Goldman Sachs more than doubles profit on trading boost
Goldman Sachs more than doubled its profits in the fourth quarter helped by a boom in its investment banking and trading activity.
The New York bank reported profit of $4.36bn, up from $1.72bn a year earlier, with revenue rising to a record $11.7bn for the quarter. Earnings per share rose to $12.08 per share, nearly double what analysts had expected.
The results reflect a strong year for Goldman’s investment bank and trading desks, with its investment banking arm hitting record revenues of $2.6bn in the quarter.
The increase reflected higher net revenues in underwriting and financial advisory which was partially offset by a net loss in corporate lending.
Its global markets arm, which houses its trading business, saw its best performance in a decade with revenues jumping 23 per cent to $4.27bn.
Goldman traders will likely be eyeing a pay rise as the bank set set aside $13.1bn to pay out bonuses and payroll this year, an eight per cent increase on the previous year.

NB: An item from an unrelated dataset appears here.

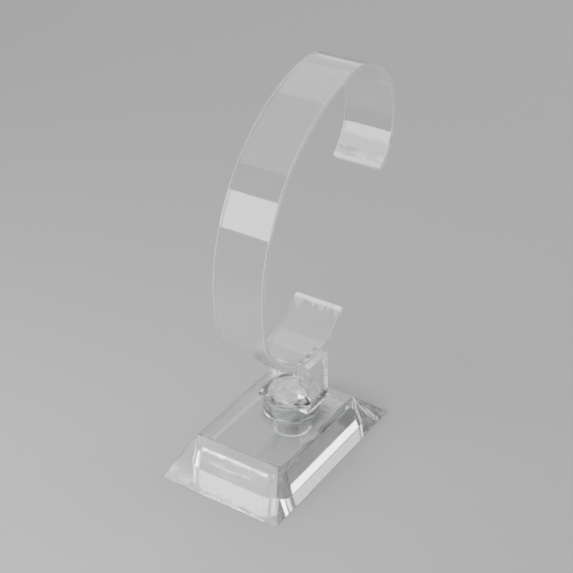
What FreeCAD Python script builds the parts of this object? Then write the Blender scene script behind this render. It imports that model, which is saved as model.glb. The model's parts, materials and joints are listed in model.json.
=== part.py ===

The fourth quarter earnings are another indication of a strong year for Wall Street banks despite the pandemic. Last week JP Morgan and Citigroup reported better-than-expected fourth quarter earnings last week.
While Citigroup reported a seven per cent decline in profit to the equivalent of $2.08 per share, it beat the analyst consensus of $1.34 per share. Similarly JP Morgan reported a 42 per cent jump in profit to $12.1bn.
Both banks were boosted by the release of cash reserves they had built up for bad loans. Goldman also moved some of its money out of its reserves but its exposure is significantly smaller than its peers.